I haven't looked into this pattern and I'm not sure if this is derailing VQCs thoughts, but it was just a thought that popped into my head.
When I did this, same example c=145 I ended up with the record:
{-111:1:16:11:5:29}
After doing 56 jumps. Here the d = 16 though.
You can see the a under the transformed record is close to the number of required jumps. The difference between the two appears to be a.
The x under the "End Record" also matches the x in the transformed record.
Since I didn't add a column for it. The transformed record is transformed from (1, c). So finding the proper a after all those jumps is done purely knowing c only. I added the proper record under "Start Record" but that is misleading. The start record is infact (1, c).
No this doesn't hold or work, I was missing parentheses when I tested so no dice.
Regarding:
> The position of column 0 acts as a key with these two unique columns to fufill an equivalent role of the quantum Fourier transform in Shors algorithm.
I can't say anything with regards to the quantum Fourier part, but for using (0, 1) I see now how it would work (at least for an even -f and odd e).

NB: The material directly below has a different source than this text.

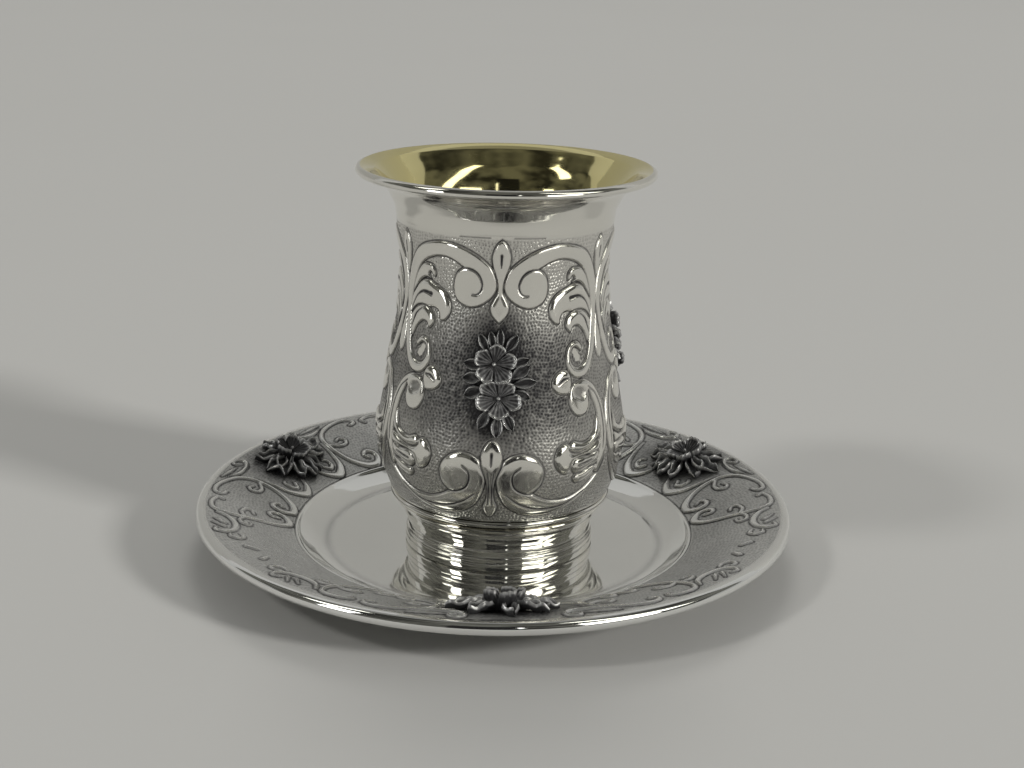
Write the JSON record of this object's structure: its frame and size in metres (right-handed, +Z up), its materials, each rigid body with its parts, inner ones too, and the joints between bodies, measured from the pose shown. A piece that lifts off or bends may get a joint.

The equation we use for a in an even -f is the same as the equation we use for d in an odd e.
Essentially (0, 1) "balances" the difference between -f and e. The difference is of course the f/2 and (e-1)/2 we add or remove.
The equation for a in an even (-f, 1) is:
2tt - (f/2)
While the equation for d in an odd (e, 1) is:
2tt + (e-1)/2
However the equation used for a's in (0, 1) is:
2tt.
We can see how the a's in (-f, 1) are a's from (0, 1) minus f/2 while the d's in (e, 1) is the a's from (0, 1) plus (e-1)/2. By iterating over only (0, 1) we should be able to find all our required values (for cases when f is even and e is odd).
I'm not saying it ONLY applies to that case, I just haven't looked enough into it. Though I'd share. Also we don't want to iterate obviously, but I was just stating that as to show how powerful (0, 1) is.